We’ll go next to a follow-up from Richard Shannon with Craig-Hallum. Please go ahead.

Richard Shannon

Hi. Avi, just one question from me.

There was a question earlier regarding your datacom business and asking about a profile there. And you talked about some of the integrators there.

Wondering if you have any insights, especially if you know about them, I just hope can you share about the end customers for these integrators, i.e. the data centers, you’ve seen where they going profile geographically or any other way can you help us think about that, please?

Dr. Avi Katz

Sure. I’ll tell you.

I mean, please classify my comments to you as merely personal in your perspective. I think my knowledge is good as your knowledge in the sense.
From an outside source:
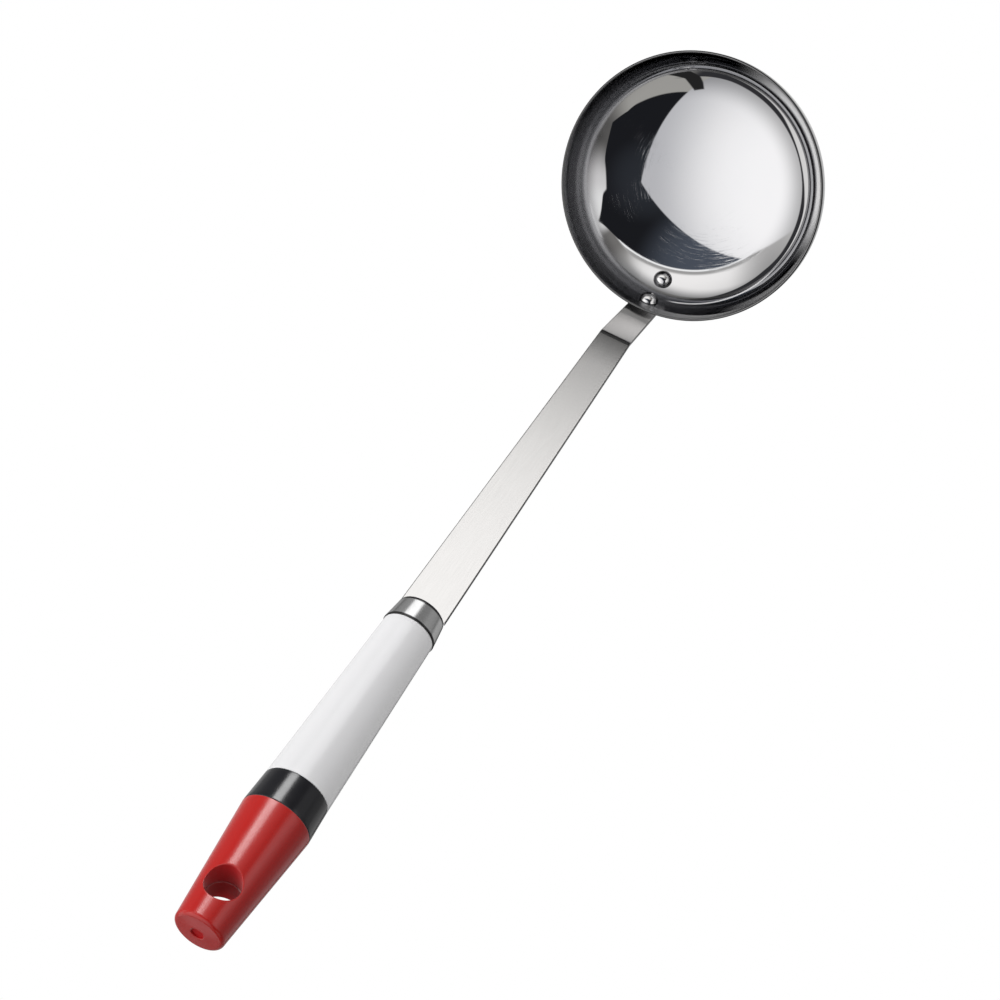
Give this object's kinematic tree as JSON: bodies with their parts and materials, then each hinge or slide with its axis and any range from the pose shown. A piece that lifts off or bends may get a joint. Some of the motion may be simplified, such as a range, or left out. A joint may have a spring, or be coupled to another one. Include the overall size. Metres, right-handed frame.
{
  "type": "ladle",
  "caption": "Kitchen ladle with a round drawn steel bowl, a flat tapered steel shank and a three-colour moulded handle with a hanging hole.",
  "frame": {"origin": "middle of the hanging hole through the end cap, on the handle's middle line", "axes": "+X runs level from the bowl towards the handle, parallel to the rim's plane; +Z is square to the rim's plane, out of the bowl; +Y is across the shank, to complete a right-handed frame"},
  "size_m": [0.2796, 0.09, 0.2515],
  "materials": {
    "polished_steel": "mirror polished stainless steel",
    "strap_steel": "polished stainless strap",
    "rivet_steel": "bright polished",
    "white_plastic": "satin moulded",
    "black_plastic": "gloss moulded",
    "red_plastic": "gloss moulded"
  },
  "bodies": {
    "root": {"bowl": "polished_steel", "shank": "strap_steel", "inner_rivet": "rivet_steel", "upper_rivet": "rivet_steel", "ferrule": "polished_steel", "grip_sleeve": "white_plastic", "grip_band": "black_plastic", "end_cap": "red_plastic", "tang_pin": "rivet_steel"}
  },
  "joints": []
}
I’m hearing from the open source that the biggest installation data out there -- the data centers are going to end the year to those new players, namely Google of the world. But I think Google, Amazon, Cisco, maybe Facebook.
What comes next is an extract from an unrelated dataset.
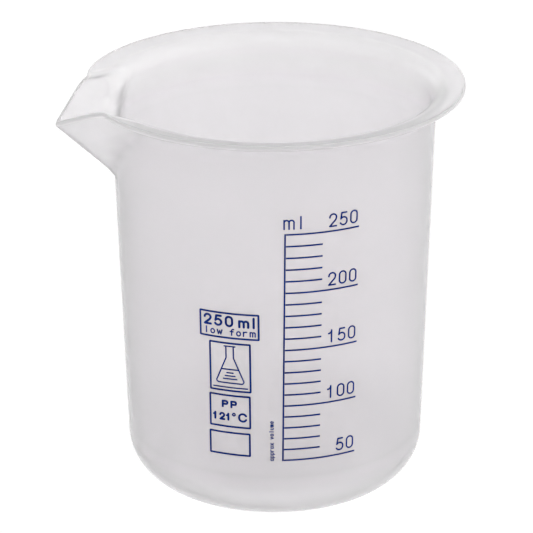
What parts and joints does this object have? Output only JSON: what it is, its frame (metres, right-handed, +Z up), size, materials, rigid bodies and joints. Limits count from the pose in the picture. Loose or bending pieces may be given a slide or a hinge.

But those are the names that I’m reading in the open reviews. I mean, I think that at the end of the day if I look at the volume and I try to triangulate it and see who is putting it all, it makes sense to me that those devices, to our integrators goes to, mainly to those four, five players.

Richard Shannon

Okay. But just to be clear, Avi, it sounds like you’re saying you are not -- you don’t have any direct knowledge of that.
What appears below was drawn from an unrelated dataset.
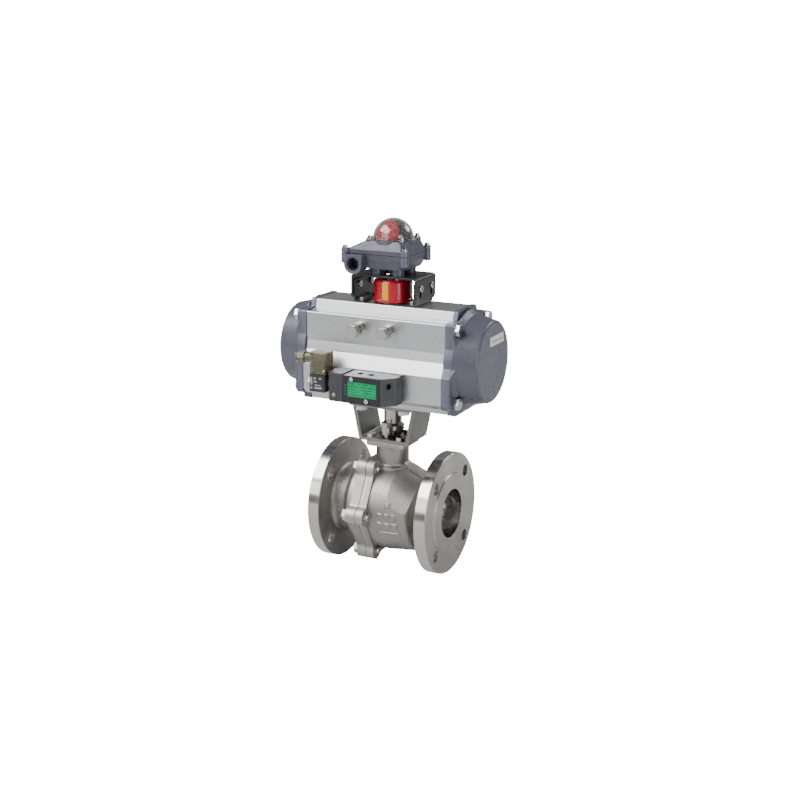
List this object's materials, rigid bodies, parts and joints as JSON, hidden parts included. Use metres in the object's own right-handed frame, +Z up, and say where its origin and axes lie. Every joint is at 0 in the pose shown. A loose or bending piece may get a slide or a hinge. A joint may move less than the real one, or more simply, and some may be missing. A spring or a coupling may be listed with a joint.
{
  "type": "pneumatic actuated ball valve",
  "caption": "Flanged quarter-turn ball valve with a bracket-mounted spring-return rack and pinion air actuator, side-mounted pilot valve and a domed limit switch box on top",
  "frame": {"origin": "centre of the raised face of the inlet flange, on the pipe's axis", "axes": "+X runs along the pipe from the inlet to the outlet, +Z runs up the stem, and the pilot valve is on the -Y side"},
  "size_m": [0.3306, 0.2135, 0.5458],
  "materials": {
    "cast_stainless": "bead-blasted investment casting with machined flange rims and faces",
    "gasket_dark": "moulded sheet",
    "ptfe": "moulded",
    "stainless_bolt": "plain stainless fasteners",
    "polished_ball": "lapped and polished",
    "stainless_bar": "turned bar",
    "dark_bolt": "black oxide",
    "bracket_stainless": "satin plate",
    "anodised_body": "extruded, satin anodised",
    "cap_grey": "die cast, powder coated slate grey",
    "nylon": "moulded bush",
    "spring_blue": "epoxy coated spring steel",
    "cast_aluminium": "die cast",
    "seal_rubber": "moulded ring",
    "pilot_black": "black anodised",
    "pilot_cover": "moulded",
    "label_dark": "plain dark plate",
    "label_green": "plain printed green field",
    "coil_black": "moulded over the winding",
    "smoke_clear": "smoky see-through plastic",
    "insert_dark": "moulded terminal insert",
    "button_steel": "turned",
    "cup_red": "moulded",
    "stripe_yellow": "printed bar",
    "black_steel": "powder coated black",
    "beacon_red": "moulded",
    "beacon_black": "moulded",
    "dome_clear": "clear plastic dome",
    "switch_parts": "moulded"
  },
  "bodies": {
    "housing": {"valve_body": "cast_stainless", "end_cap": "cast_stainless", "body_gasket": "gasket_dark", "seat_rings": "ptfe", "body_bolts": "stainless_bolt", "stem_seals": "ptfe", "gland_ring": "stainless_bar", "mounting_bracket": "bracket_stainless", "bracket_bolts": "stainless_bolt", "actuator_body": "anodised_body", "actuator_cap_left": "cap_grey", "actuator_cap_right": "cap_grey", "cap_seals": "seal_rubber", "cap_bolts": "stainless_bolt", "pinion_bushes": "nylon", "stop_bolts": "stainless_bolt", "springs_left": "spring_blue", "springs_right": "spring_blue", "pilot_gaskets": "seal_rubber", "pilot_body": "pilot_black", "pilot_end_cover": "pilot_cover", "pilot_label_plate": "label_dark", "pilot_label": "label_green", "pilot_screws": "stainless_bolt", "pilot_coil": "coil_black", "pilot_tube": "stainless_bar", "connector_housing": "smoke_clear", "connector_insert": "insert_dark", "connector_screw": "stainless_bolt", "cable_gland": "smoke_clear", "switch_bracket": "black_steel", "switch_bracket_feet": "black_steel", "switch_bracket_screws": "stainless_bolt", "switch_box_body": "cap_grey", "switch_box_gasket": "seal_rubber", "switch_box_cover": "cap_grey", "switch_box_screws": "stainless_bolt", "microswitches_and_terminals": "switch_parts", "beacon_dome": "dome_clear"},
    "drive_train": {"ball": "polished_ball", "stem": "stainless_bar", "stem_nut_and_spring": "stainless_bar", "stop_plate": "stainless_bar", "stop_plate_bolt": "dark_bolt", "coupling": "stainless_bar", "pinion": "stainless_bar", "pinion_ring_and_screw": "stainless_bolt", "indicator_cup": "cup_red", "indicator_stripe": "stripe_yellow", "switch_shaft": "stainless_bar", "switch_cams": "switch_parts", "beacon_red": "beacon_red", "beacon_black": "beacon_black"},
    "right_piston": {"piston_right": "cast_aluminium", "piston_seal_right": "seal_rubber"},
    "left_piston": {"piston_left": "cast_aluminium", "piston_seal_left": "seal_rubber"},
    "pilot_spool": {"spool": "stainless_bar"},
    "pilot_armature": {"armature": "stainless_bar"},
    "pilot_override": {"override_button": "button_steel"}
  },
  "joints": [
    {"name": "stem_turn", "type": "hinge", "parent": "housing", "child": "drive_train", "pos_m": [0.1016, 0, 0], "axis": [0, 0, 1], "range_deg": [0, 90], "stiffness_Nm_per_rad": 25, "springref_deg": -134.65},
    {"name": "right_piston_slide", "type": "slide", "parent": "housing", "child": "right_piston", "axis": [1, 0, 0], "range_m": [0, 0.0316], "deforming": ["springs_right"]},
    {"name": "left_piston_slide", "type": "slide", "parent": "housing", "child": "left_piston", "axis": [-1, 0, 0], "range_m": [0, 0.0316], "deforming": ["springs_left"]},
    {"name": "spool_slide", "type": "slide", "parent": "housing", "child": "pilot_spool", "axis": [1, 0, 0], "range_m": [0, 0.005], "stiffness_N_per_m": 800, "springref_m": -0.006},
    {"name": "armature_slide", "type": "slide", "parent": "housing", "child": "pilot_armature", "axis": [-1, 0, 0], "range_m": [0, 0.0012], "stiffness_N_per_m": 500, "springref_m": -0.004},
    {"name": "override_push", "type": "slide", "parent": "housing", "child": "pilot_override", "axis": [0, 1, 0], "range_m": [0, 0.0015], "stiffness_N_per_m": 400, "springref_m": -0.003}
  ],
  "couplings": [
    {"joint": "right_piston_slide", "follows": "stem_turn", "m_per_rad": 0.02},
    {"joint": "left_piston_slide", "follows": "stem_turn", "m_per_rad": 0.02}
  ]
}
You are just guessing based on information you are piecing together from multiple sources then?

Dr. Avi Katz

I think the way we are triangulating information is prudent to say that our -- the answer maybe educational to some extent.

Richard Shannon

Okay. I appreciate that perspective.

Thanks, Avi. That’s all from me.

Dr. Avi Katz

Thank you. Thank you, Richard.

Operator

There are no further questions at this time. I will turn the conference back over to Mr.

Jim Fanucchi for any additional or closing comments.

Jim Fanucchi

Okay. Operator, thank you.

And thanks everybody for joining us. We look forward to speaking with you again, when we report our second quarter of fiscal 25 -- 2015 financial results.

Operator

Ladies and gentlemen, this does conclude today’s conference. Thank you for your participation.